Telefono Rosa Piemonte e la sentenza dei jeans che ha indignato tutto il mondo

La recente sentenza della Corte d’Appello di Torino con la quale è stato assolto l’imputato già condannato in primo grado per una violenza sessuale avvenuta all’interno di una squallida latrina, in danno di una ragazza alterata dall’alcool, colta da attacchi di ansia e panico e vomito dopo il primo inatteso e indesiderato contatto fisico, e che riferisce di aver sia prima che durante tale aggressione esplicitamente e inequivocabilmente negato il proprio consenso all’atto sessuale, è stata riportata e commentata da molte testate di stampa, dalle quali si traggono le circostanze del fatto. E’ una sentenza che – seppur oggi nota solo nelle parti virgolettate riportate dai quotidiani, ma anche soltanto in base ad esse – impone una riflessione molto amara su temi cruciali che solo pochi giorni fa abbiamo nuovamente sottolineato in occasione della presentazione del Report associativo sulle nostre attività dell’anno 2021. Ne riprendiamo due in questa sede: la delusione delle vittime di non essere credute, anche di fronte ad evidenze, e il sopravvento del pregiudizio sul giudizio.

La sentenza eleva l’interpretazione soggettiva dell’uomo a criterio di valutazione dell’esistenza del consenso della donna. Ricostruisce le circostanze del fatto definendole, a favore del primo, “occasione propizia che questi non si fece sfuggire”, autorizzandolo a “osare”, accedendo così alla prospettazione (dell’uomo) di un rapporto sessuale dalla donna voluto, anzi addirittura “invitato”, secondo la di lui valutazione, ma poi da lei non “gestito” perché “un po’ sbronza e assalita dal panico” (scrive la Corte). Autorizza l’autoreferenzialità e il predominio dell’opinione del cacciatore sulla disponibilità della preda ad essere catturata.  E questo nonostante il racconto di lei dell’aggressione subita sia stato immediato; nonostante la denuncia, la reiterazione inalterata della testimonianza in sede giudiziaria, l’assenza totale di ragioni per una accusa inventata, la certezza in fatto delle condizioni fisiche della ragazza antecedenti, e dei malori conseguenti.  Semplicemente, la Corte non le ha creduto quando ha ripetuto di aver chiaramente manifestato dissenso, a parole e a fatti.
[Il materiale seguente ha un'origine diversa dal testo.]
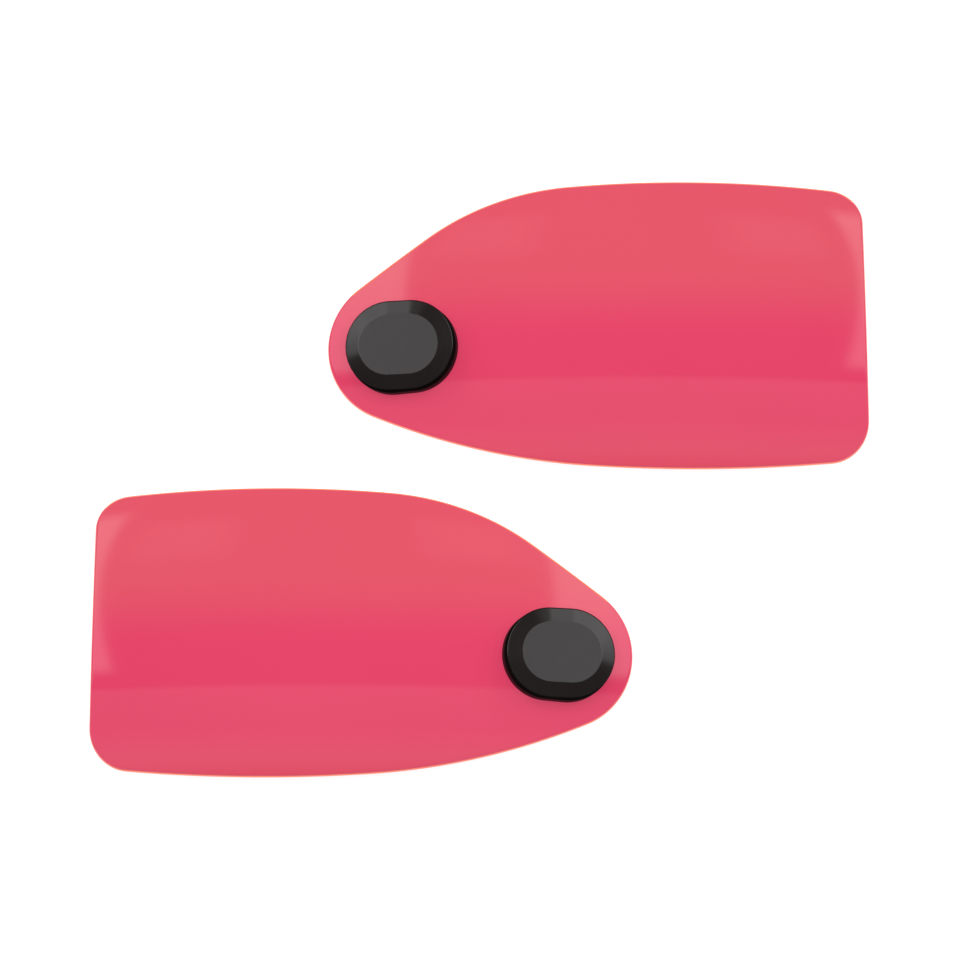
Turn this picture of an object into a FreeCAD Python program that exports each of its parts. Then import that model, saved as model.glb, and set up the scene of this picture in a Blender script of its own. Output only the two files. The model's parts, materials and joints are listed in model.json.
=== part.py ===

La cerniera dei pantaloni di lei rotta? “Nulla può escludere che sull’esaltazione del momento, la cerniera, di modesta qualità, si sia deteriorata sotto forzatura”, scrive la Corte.

 “L’esaltazione del momento” … L’amarezza – e non solo quella – di chi legge aumenta. “Nulla può escludere” neanche che queste parole dei giudici abbiano provocato una evitabilissima vittimizzazione secondaria della persona offesa, danno che anche la Corte Europea dei Diritti dell’Uomo ha raccomandato all’Italia – censurando esplicitamente nostre sentenze sbagliate – di smettere di infliggere.